Shane Warne arrived in England ahead of the 1993 Ashes without much record or reputation. By the end of the series, he had become the game’s new icon. Writing for Wisden Cricket Monthly, Rob Smyth retraces that landmark summer, speaking to those who had the task of facing him.
This article first appeared in issue 22 of Wisden Cricket Monthly. Subscribe here.
The story of Shane Warne’s debut Ashes series is usually told in one ball. It has its own Wikipedia page, its own song (Jiggery Pokery by the Duckworth Lewis Method) and its own mythology. But while the theatre and symbolism of that delivery to Mike Gatting are unimprovable, the full story of Warne’s 1993 Ashes is a little more Homeric. It is told in 2,639 deliveries – the most ever bowled in a Test series, during which he made himself at home in England’s subconscious.
If the ‘Ball of the Century’ was a killer lead single, the album that followed was full of subtler classics. It revealed a bit more with each listen: variety, intelligence, aura and much else besides. Some mystery spinners are one-hit wonders; by the end of the 1993 Ashes, when Australia had won 4-1 and Warne had 34 wickets at 25.79 in six Tests, it was clear England were dealing with a potential all-time great.
“I faced some of the fastest bowlers in history,” says Robin Smith. “But Warnie was the one bowler who really intimidated me. Give me Sylvester Clarke on a dodgy pitch over Warnie any day of the week. Clarke might knock me out; Warnie would just get me out.” Smith, and England, were neither forewarned nor forearmed.
“My memories are that we knew very little about him beforehand,” says Mike Atherton, one of only three England batsmen to play all six Tests that summer. “It was different then – there wasn’t the dissemination of information there is now, and I can’t remember any footage being made available. There certainly wasn’t a sense of threat about Warne before the series.”
There were a few reasons for that. Warne had a modest Test record, averaging 31 after 11 games, although he’d had a good Australian summer against West Indies and especially New Zealand. It rained so much before the first Test at Old Trafford that the England players – and Warne himself – thought Australia might prefer the finger-spinner Tim May. And in a tour game at Worcester a month earlier, Graeme Hick had butchered Warne while making 187, including a burst of four sixes in 10 balls. There was one unknown caveat: Allan Border had told Warne to bowl nothing but leg-spinners and keep his variations under wraps.
Smith was reluctant to ask for help, lest it show weakness, but Atherton picked the brains of Gooch, who played majestically for most of the series. “Goochie was a great player, and in his golden period,” says Atherton. “Informally, I would certainly chat to him and that’s how it was done then – peer-to-peer rather than the coaches giving you information.”
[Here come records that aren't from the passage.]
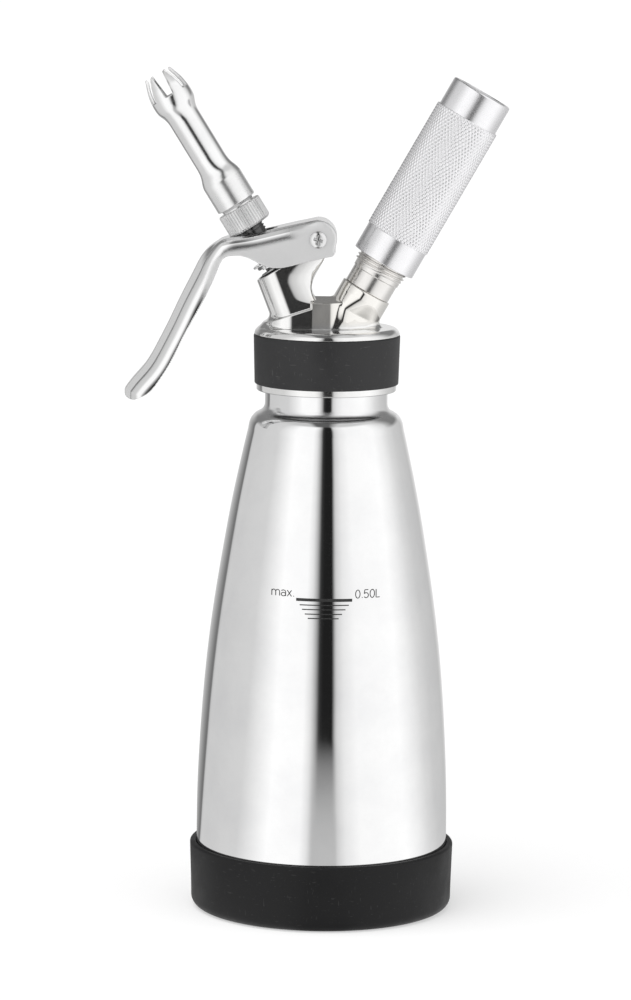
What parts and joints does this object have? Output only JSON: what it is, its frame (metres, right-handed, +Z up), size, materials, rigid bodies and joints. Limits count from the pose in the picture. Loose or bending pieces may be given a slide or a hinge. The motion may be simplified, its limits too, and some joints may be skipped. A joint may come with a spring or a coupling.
{
  "type": "whipped cream dispenser",
  "caption": "Double-walled steel whipped cream dispenser with a lever valve, star nozzle, knurled gas charger holder, and black silicone ring and boot.",
  "frame": {"origin": "middle of the boot's underside, on the bottle's axis", "axes": "+Z up along the bottle, +X towards the charger holder, -Y towards the user (the side with the fill mark)"},
  "size_m": [0.15, 0.105, 0.334],
  "materials": {
    "polished_steel": "mirror polished stainless steel",
    "steel": "bright stainless steel",
    "satin_steel": "satin, straight knurled",
    "steel_pin": "polished",
    "spring_steel": "drawn wire",
    "nickel": "nickel plated, polished",
    "charger_steel": "plain bright steel",
    "satin_aluminium": "satin, diamond knurled",
    "black_silicone": "matte",
    "seal_silicone": "soft, matte",
    "seal_rubber": "matte",
    "resin": "matte",
    "getter": "matte"
  },
  "bodies": {
    "bottle": {"outer_shell": "polished_steel", "inner_vessel": "steel", "shell_base_disc": "steel", "vacuum_seal_plug": "resin", "getter_pad": "getter", "rubber_boot": "black_silicone"},
    "gasket_ring": {"head_gasket": "seal_silicone"},
    "head": {"head_cap": "polished_steel", "grip_ring": "black_silicone", "pivot_pin": "steel_pin", "pivot_cap": "steel_pin", "valve_spring": "spring_steel", "inlet_stud": "nickel", "inlet_gasket": "seal_rubber", "piercing_pin": "steel_pin", "charger_seal": "seal_rubber", "non_return_valve": "seal_rubber"},
    "lever": {"lever": "polished_steel"},
    "stem": {"valve_stem": "steel", "spring_cap": "steel", "stem_o_ring": "seal_rubber", "valve_seal": "seal_silicone", "valve_retainer": "steel"},
    "nozzle_washer": {"nozzle_gasket": "seal_rubber"},
    "nozzle": {"nozzle_nut": "satin_steel", "nozzle_tulip": "polished_steel"},
    "charger": {"gas_charger": "charger_steel"},
    "holder": {"charger_holder": "satin_aluminium"}
  },
  "joints": [
    {"name": "head_lift", "type": "slide", "parent": "bottle", "child": "gasket_ring", "axis": [0, 0, 1], "range_m": [0, 0.01]},
    {"name": "head_turn", "type": "hinge", "parent": "gasket_ring", "child": "head", "pos_m": [0, 0, 0.218], "axis": [0, 0, 1], "range_deg": [0, 900]},
    {"name": "lever_press", "type": "hinge", "parent": "head", "child": "lever", "pos_m": [-0.0039, 0, 0.2675], "axis": [0, -1, 0], "range_deg": [0, 10], "stiffness_Nm_per_rad": 2, "springref_deg": -5.73},
    {"name": "stem_slide", "type": "slide", "parent": "head", "child": "stem", "axis": [0.5299, 0, -0.848], "range_m": [0, 0.0033], "deforming": ["valve_spring"]},
    {"name": "nozzle_lift", "type": "slide", "parent": "stem", "child": "nozzle_washer", "axis": [-0.5299, 0, 0.848], "range_m": [0, 0.00563]},
    {"name": "nozzle_turn", "type": "hinge", "parent": "nozzle_washer", "child": "nozzle", "pos_m": [-0.0299, 0, 0.2707], "axis": [-0.5299, 0, 0.848], "range_deg": [0, 1620]},
    {"name": "holder_lift", "type": "slide", "parent": "head", "child": "charger", "axis": [0.4924, 0, 0.8704], "range_m": [0, 0.0091]},
    {"name": "holder_turn", "type": "hinge", "parent": "charger", "child": "holder", "pos_m": [0.0223, 0, 0.2588], "axis": [0.4924, 0, 0.8704], "range_deg": [0, 2160]}
  ],
  "couplings": [
    {"joint": "head_lift", "follows": "head_turn", "m_per_rad": 0.00063662},
    {"joint": "stem_slide", "follows": "lever_press", "m_per_rad": 0.0188},
    {"joint": "nozzle_lift", "follows": "nozzle_turn", "m_per_rad": 0.00019894},
    {"joint": "holder_lift", "follows": "holder_turn", "m_per_rad": 0.00023873}
  ]
}
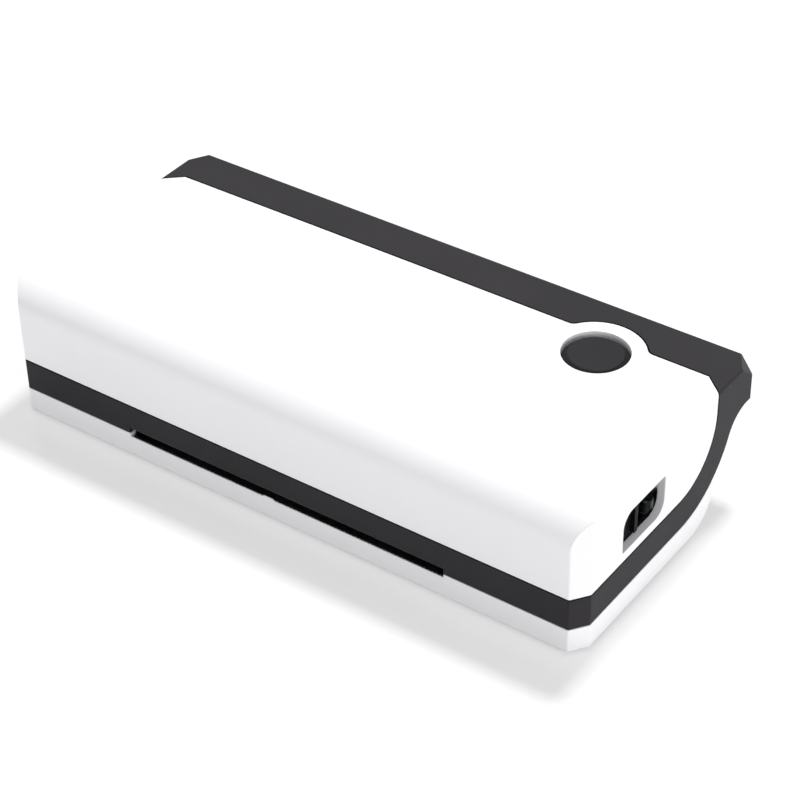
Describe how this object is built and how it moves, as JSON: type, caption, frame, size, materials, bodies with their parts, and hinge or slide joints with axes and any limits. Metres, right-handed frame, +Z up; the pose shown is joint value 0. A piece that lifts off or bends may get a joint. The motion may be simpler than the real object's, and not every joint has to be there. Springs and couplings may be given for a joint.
{
  "type": "desktop label printer",
  "caption": "Low desktop thermal label printer: white box, dark band sweeping up to a hooded rear, exit slot across the front, round push button on the hinged lid, finger windows in the sides.",
  "frame": {"origin": "on the desk, under the middle of the printer's bounding box", "axes": "+X to the printer's right, along its width; +Y to its rear; +Z up"},
  "size_m": [0.214, 0.097, 0.0486],
  "materials": {
    "white_shell": "smooth white ABS",
    "dark_trim": "fine-grained dark grey ABS",
    "dark_button": "dark grey, slightly darker than the trim",
    "latch_plastic": "dark POM",
    "black_plastic": "black",
    "guide_plastic": "natural POM",
    "rubber": "matt black",
    "steel": "zinc-plated",
    "aluminium": "bare",
    "ceramic": "glazed ceramic",
    "board": "green solder mask"
  },
  "bodies": {
    "base": {"base_tray": "white_shell", "foot_front_left": "rubber", "foot_front_right": "rubber", "foot_rear_left": "rubber", "foot_rear_right": "rubber", "screw_front_left": "steel", "screw_front_right": "steel", "screw_rear_left": "steel", "screw_rear_right": "steel", "hinge_pin_left": "steel", "hinge_pin_right": "steel", "chassis_frame": "black_plastic", "tear_bar": "steel", "gap_sensor": "black_plastic", "platen_bush_left": "guide_plastic", "platen_bush_right": "guide_plastic", "idler_axle": "steel", "motor_body": "steel", "motor_bracket": "steel", "main_board": "board", "usb_port": "steel", "power_jack": "black_plastic", "power_switch_body": "black_plastic"},
    "lid": {"lid_cover": "white_shell", "trim_band": "dark_trim", "button_board": "board", "tact_switch": "black_plastic", "button_spring": "steel", "latch_bracket_left": "latch_plastic", "latch_bracket_right": "latch_plastic", "head_carrier": "black_plastic", "head_spring_left": "steel", "head_spring_middle": "steel", "head_spring_right": "steel"},
    "button": {"button_cap": "dark_button"},
    "latch": {"latch_bar": "latch_plastic", "latch_tab_left": "latch_plastic", "latch_tab_right": "latch_plastic", "latch_hook_left": "latch_plastic", "latch_hook_right": "latch_plastic"},
    "head": {"print_head": "ceramic", "heat_sink": "aluminium"},
    "platen": {"platen_shaft": "steel", "platen_rubber": "rubber", "platen_gear": "guide_plastic"},
    "idler": {"idler_gear": "guide_plastic"},
    "rotor": {"motor_shaft": "steel", "motor_pinion": "guide_plastic"},
    "guide_right": {"guide_right": "guide_plastic"},
    "guide_left": {"guide_left": "guide_plastic"},
    "pinion": {"guide_pinion": "guide_plastic"},
    "switch_key": {"power_switch_key": "black_plastic"}
  },
  "joints": [
    {"name": "lid_hinge", "type": "hinge", "parent": "base", "child": "lid", "pos_m": [0, 0.0287, 0.01756], "axis": [-1, 0, 0], "range_deg": [0, 75]},
    {"name": "button_press", "type": "slide", "parent": "lid", "child": "button", "axis": [0, 0, -1], "range_m": [0, 0.0012], "stiffness_N_per_m": 600, "deforming": ["button_spring"]},
    {"name": "latch_slide", "type": "slide", "parent": "lid", "child": "latch", "axis": [0, 1, 0], "range_m": [0, 0.006]},
    {"name": "head_float", "type": "slide", "parent": "lid", "child": "head", "axis": [0, 0, 1], "range_m": [0, 0.0008], "stiffness_N_per_m": 3000, "springref_m": -0.003, "deforming": ["head_spring_left", "head_spring_middle", "head_spring_right"]},
    {"name": "platen_spin", "type": "hinge", "parent": "base", "child": "platen", "pos_m": [0, -0.0355, 0.008], "axis": [1, 0, 0], "continuous": true},
    {"name": "idler_spin", "type": "hinge", "parent": "base", "child": "idler", "pos_m": [-0.069, -0.02317, 0.016], "axis": [1, 0, 0], "continuous": true},
    {"name": "motor_spin", "type": "hinge", "parent": "base", "child": "rotor", "pos_m": [-0.069, -0.01074, 0.022], "axis": [1, 0, 0], "continuous": true},
    {"name": "guide_right_slide", "type": "slide", "parent": "base", "child": "guide_right", "axis": [-1, 0, 0], "range_m": [0, 0.034]},
    {"name": "guide_left_slide", "type": "slide", "parent": "base", "child": "guide_left", "axis": [1, 0, 0], "range_m": [0, 0.034]},
    {"name": "guide_pinion_spin", "type": "hinge", "parent": "base", "child": "pinion", "pos_m": [0, -0.0015, 0.009], "axis": [0, 0, 1], "range_deg": [0, 325]},
    {"name": "power_rocker", "type": "hinge", "parent": "base", "child": "switch_key", "pos_m": [-0.078, 0.0245, 0.014], "axis": [0, 0, 1], "range_deg": [0, 16]}
  ],
  "couplings": [
    {"joint": "idler_spin", "follows": "platen_spin", "ratio": -0.44118},
    {"joint": "motor_spin", "follows": "platen_spin", "ratio": 1.25},
    {"joint": "guide_left_slide", "follows": "guide_right_slide", "ratio": 1},
    {"joint": "guide_pinion_spin", "follows": "guide_right_slide", "rad_per_m": 166.67}
  ]
}
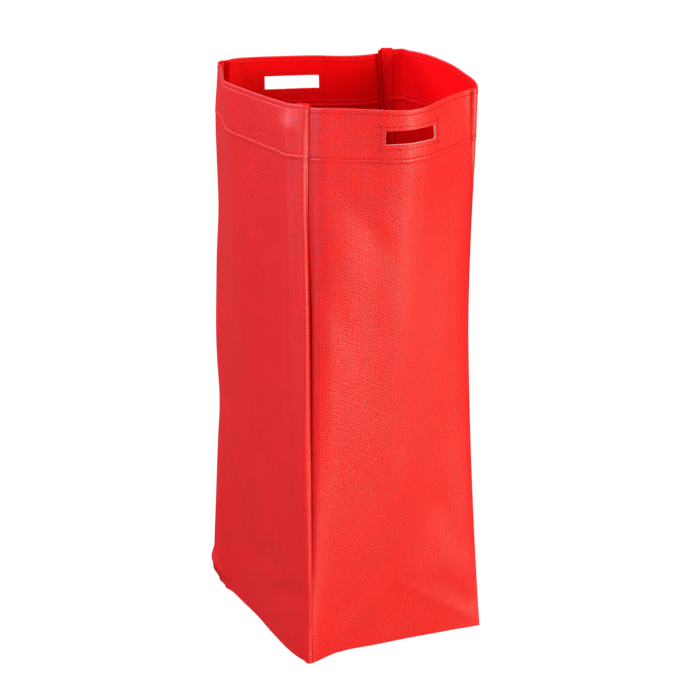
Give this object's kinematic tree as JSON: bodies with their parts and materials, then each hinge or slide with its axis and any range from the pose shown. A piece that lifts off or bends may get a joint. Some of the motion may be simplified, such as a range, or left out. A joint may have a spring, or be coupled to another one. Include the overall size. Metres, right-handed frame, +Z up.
{
  "type": "bottle gift bag",
  "caption": "Tall red cloth gift bag for a wine bottle: square base, open hemmed mouth, and a cut hand slot in the front and back walls.",
  "frame": {"origin": "centre of the square base, on the surface the bag stands on", "axes": "+Z up out of the mouth, -Y out of the front panel with the forward hand slot, +X out of the right gusset"},
  "size_m": [0.1446, 0.157, 0.3562],
  "materials": {
    "outer_cloth": "red polyester Oxford cloth, satin, coated on the inside",
    "hem_cloth": "the same red Oxford cloth, turned in, with its coated side showing",
    "binding_tape": "red woven polyester tape, matte",
    "thread": "red spun polyester sewing thread",
    "base_board": "dark grey extruded board, matte"
  },
  "bodies": {
    "bag": {"back_hem": "hem_cloth", "back_hem_stitching": "thread", "back_left_seam_stitching": "thread", "back_left_seam_tape": "binding_tape", "back_panel": "outer_cloth", "back_right_seam_stitching": "thread", "back_right_seam_tape": "binding_tape", "back_rim_stitching": "thread", "back_slot_stitching": "thread", "base_panel": "outer_cloth", "base_seam_stitching": "thread", "base_seam_tape": "binding_tape", "front_hem": "hem_cloth", "front_hem_stitching": "thread", "front_left_seam_stitching": "thread", "front_left_seam_tape": "binding_tape", "front_panel": "outer_cloth", "front_right_seam_stitching": "thread", "front_right_seam_tape": "binding_tape", "front_rim_stitching": "thread", "front_slot_stitching": "thread", "left_gusset": "outer_cloth", "left_hem": "hem_cloth", "left_hem_stitching": "thread", "left_rim_stitching": "thread", "right_gusset": "outer_cloth", "right_hem": "hem_cloth", "right_hem_stitching": "thread", "right_rim_stitching": "thread"},
    "base_board": {"base_board": "base_board"}
  },
  "joints": [
    {"name": "base_board_lift", "type": "slide", "parent": "bag", "child": "base_board", "axis": [0, 0, 1], "range_m": [0, 0.12]}
  ]
}
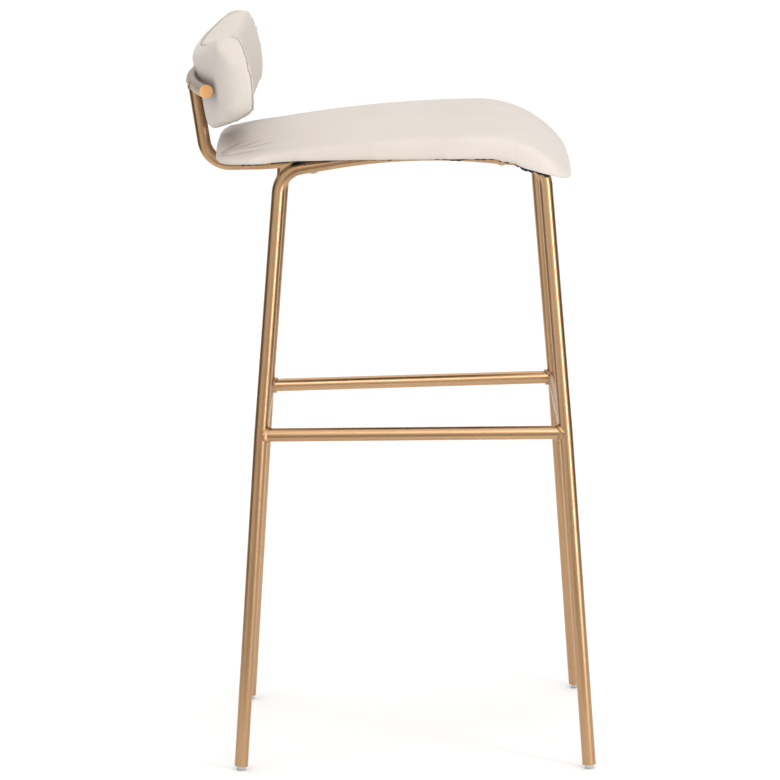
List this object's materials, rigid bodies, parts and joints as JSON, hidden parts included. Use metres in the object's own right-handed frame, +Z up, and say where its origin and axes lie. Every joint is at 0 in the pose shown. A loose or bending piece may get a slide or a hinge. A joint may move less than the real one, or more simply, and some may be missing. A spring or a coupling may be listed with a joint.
{
  "type": "bar stool with footrest",
  "caption": "Bar stool with two bent brass side frames, a ring of foot rails, an upholstered saddle seat and a curved back pad on one bent spine tube.",
  "frame": {"origin": "on the floor, under the middle of the stool's bounding box", "axes": "+X towards the stool's own left and right alike (symmetry plane X = 0), +Y towards the back, +Z up; the sitter faces -Y"},
  "size_m": [0.4576, 0.4746, 0.8762],
  "materials": {
    "brass_tube": "brushed satin, lightly lacquered",
    "clear_glide": "frosted clear plastic",
    "plywood": "sanded moulded plywood",
    "foam": "cut upholstery foam",
    "leather": "matt off-white leather with fine grain",
    "dust_cloth": "black non-woven cloth",
    "steel": "zinc plated"
  },
  "bodies": {
    "root": {"left_side_frame": "brass_tube", "right_side_frame": "brass_tube", "left_foot_rail": "brass_tube", "right_foot_rail": "brass_tube", "front_foot_rail": "brass_tube", "rear_foot_rail": "brass_tube", "foot_rail_welds": "brass_tube", "front_crossbar": "brass_tube", "rear_crossbar": "brass_tube", "seat_tabs": "brass_tube", "crossbar_welds": "brass_tube", "back_spine": "brass_tube", "back_bar": "brass_tube", "bar_end_caps": "brass_tube", "back_welds": "brass_tube", "front_left_glide": "clear_glide", "front_right_glide": "clear_glide", "rear_left_glide": "clear_glide", "rear_right_glide": "clear_glide", "seat_board": "plywood", "back_board": "plywood", "seat_foam": "foam", "back_foam": "foam", "seat_cover": "leather", "back_front_cover": "leather", "back_rear_cover": "leather", "dust_cover": "dust_cloth", "dust_cover_staples": "steel", "seat_screws": "steel", "seat_washers": "steel", "seat_tee_nuts": "steel", "back_screws": "steel", "back_tee_nuts": "steel"}
  },
  "joints": []
}
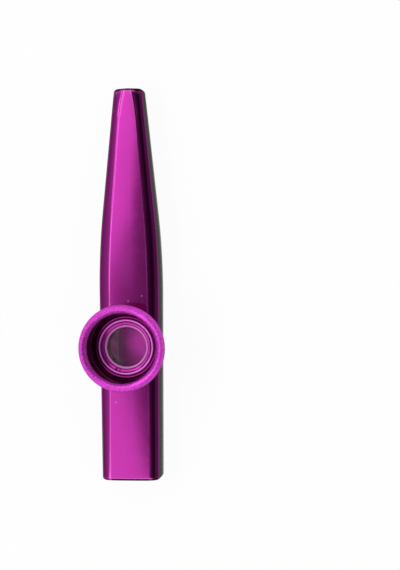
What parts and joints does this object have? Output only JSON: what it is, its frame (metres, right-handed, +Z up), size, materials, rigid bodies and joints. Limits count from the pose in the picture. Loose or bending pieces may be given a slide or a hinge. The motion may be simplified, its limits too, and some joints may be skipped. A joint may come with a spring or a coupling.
{
  "type": "kazoo",
  "caption": "Anodised aluminium kazoo: a flat-faced tapering tube, open at both ends, with a screw-on horn cup over a replaceable membrane.",
  "frame": {"origin": "centre of the bounding box on the surface that the kazoo lies on, back down", "axes": "+Y along the tube from the mouth end to the narrow tip, +Z up along the axis of the horn cup, +X across to the right"},
  "size_m": [0.026, 0.12, 0.026],
  "materials": {
    "body_anodised": "polished magenta anodised",
    "neck_anodised": "turned magenta anodised",
    "gasket_rubber": "matte",
    "film_clear": "clear stretched film",
    "frame_plastic": "translucent white",
    "cup_anodised": "satin magenta anodised rim, polished bowl"
  },
  "bodies": {
    "body": {"body_shell": "body_anodised", "turret_neck": "neck_anodised", "seat_gasket": "gasket_rubber"},
    "membrane": {"membrane_film": "film_clear", "membrane_frame": "frame_plastic"},
    "cup": {"horn_cup": "cup_anodised"}
  },
  "joints": [
    {"name": "cup_lift", "type": "slide", "parent": "body", "child": "membrane", "axis": [0, 0, 1], "range_m": [0, 0.00225]},
    {"name": "cup_turn", "type": "hinge", "parent": "membrane", "child": "cup", "pos_m": [0, -0.0188, 0.016], "axis": [0, 0, 1], "range_deg": [0, 1080]}
  ],
  "couplings": [
    {"joint": "cup_turn", "follows": "cup_lift", "rad_per_m": 8377.6}
  ]
}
Some of the batsmen could not cope – mentally, technically or both. There were a number of embarrassing dismissals, either because the batsman offered no stroke or, in Gatting’s case, didn’t know they were out. Smith was dismantled, averaging 28 in the series before he was dropped for the final Test. “He just got inside my head,” says Smith. “He tormented me with demons that didn’t even exist. He barely said a word but the way he looked at me really unsettled me – it was superior and knowing, as if he’d already decided exactly how and when he was going to put me out of my misery.”
Smith was Hampshire captain when Warne joined the county in 2000, and they became best friends. On the first day of training, Warne bowled to him in the nets. “He got me out three times in about six deliveries,” says Smith. “As captain, I ordered him to bugger off, because I wanted to come out of the nets feeling upbeat about my game. It was only then – seven years after I faced him in the Ashes – that I realised just how big a hold he had over me.”